A debate on whether to stick to an ambitious European Union timetable meant to slash greenhouse gas emissions at a time of economic turmoil is dividing the continent.
Most governments within the 27-nation bloc insist on going ahead with a December timetable for legislation requiring a 20 percent cut in EU emissions by 2020. They say that will send a strong signal to the U.S., China and other big industrial states to embrace a new global deal on reducing emissions after the Kyoto Protocol expires in 2012.
"The European Union must keep its leadership role" on the environment, French Environment Minister Jean-Louis Borloo told his EU counterparts this week.
But eight former Soviet bloc countries argue the EU's envisioned pace could hurt them more than the prosperous members of "Old Europe" — the 15 west European nations that have not had to play catch-up to compensate for decades of ruinous communist economic policies.
Complaints by poorer member states
Voicing the easterners' concerns last week, Polish Prime Minister Donald Tusk told an EU summit that the bloc's environmental and energy initiatives must also "be tolerable for the poorer member states."
Poland, Bulgaria, Estonia, Hungary, Latvia, Lithuania, Romania and Slovakia all called for special consideration on the emissions cut timetable. Italy also complained about the plan.
The European Parliament endorsed the emission plan with a 499-130 vote Wednesday, but the opposition in the east raises doubts since major EU decisions require agreement by all the member governments.
The disagreement predates the global financial turmoil that threatens to cause a prolonged economic downturn. But as Hungary's currency crumbles, stocks hover at alarming lows in Poland and real estate prices plummet in Slovenia, the depth of malaise in the east has given greater urgency to New Europe's calls for scaling back planned emission curbs.
Their push worries environmental activists.

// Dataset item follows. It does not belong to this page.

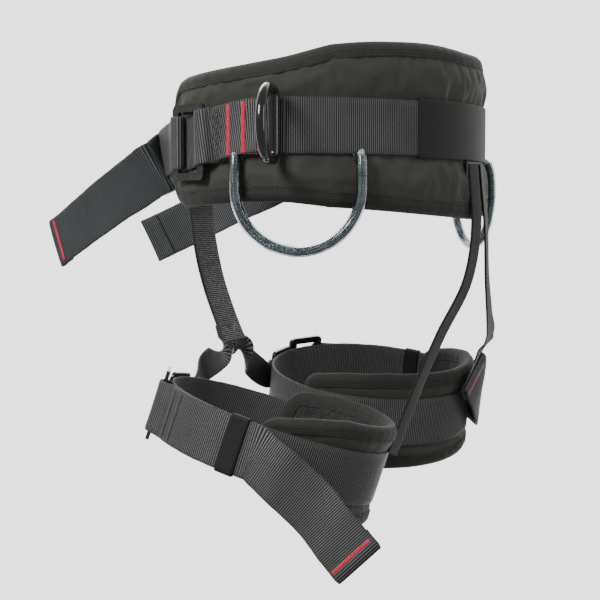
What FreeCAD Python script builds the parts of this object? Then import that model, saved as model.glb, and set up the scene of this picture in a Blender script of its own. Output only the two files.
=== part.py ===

They question whether eastern Europe's post-communist commitment to the environment is shallow, with leaders happy for the opportunity to rechannel resources into bolstering pensions, boosting employment and lowering inflation.
"They're using the financial crisis as an excuse," said Tomas Wyns at Climate Action Network Europe, a Brussels, Belgium-based umbrella organization of more than 100 environmentalist groups.
Communism's environmental sins
Eastern Europe has erased most — but not all — of communism's environmental sins since the Iron Curtain came down nearly two decades ago.
The worst cases are sites like Copsa Mica, the Romanian town where communist-era rubber-dye factories and a lead smelter spewed out pollutants that colored snowflakes black, left high levels of carcinogens in the air and reduced life expectancy in the surrounding region to 41.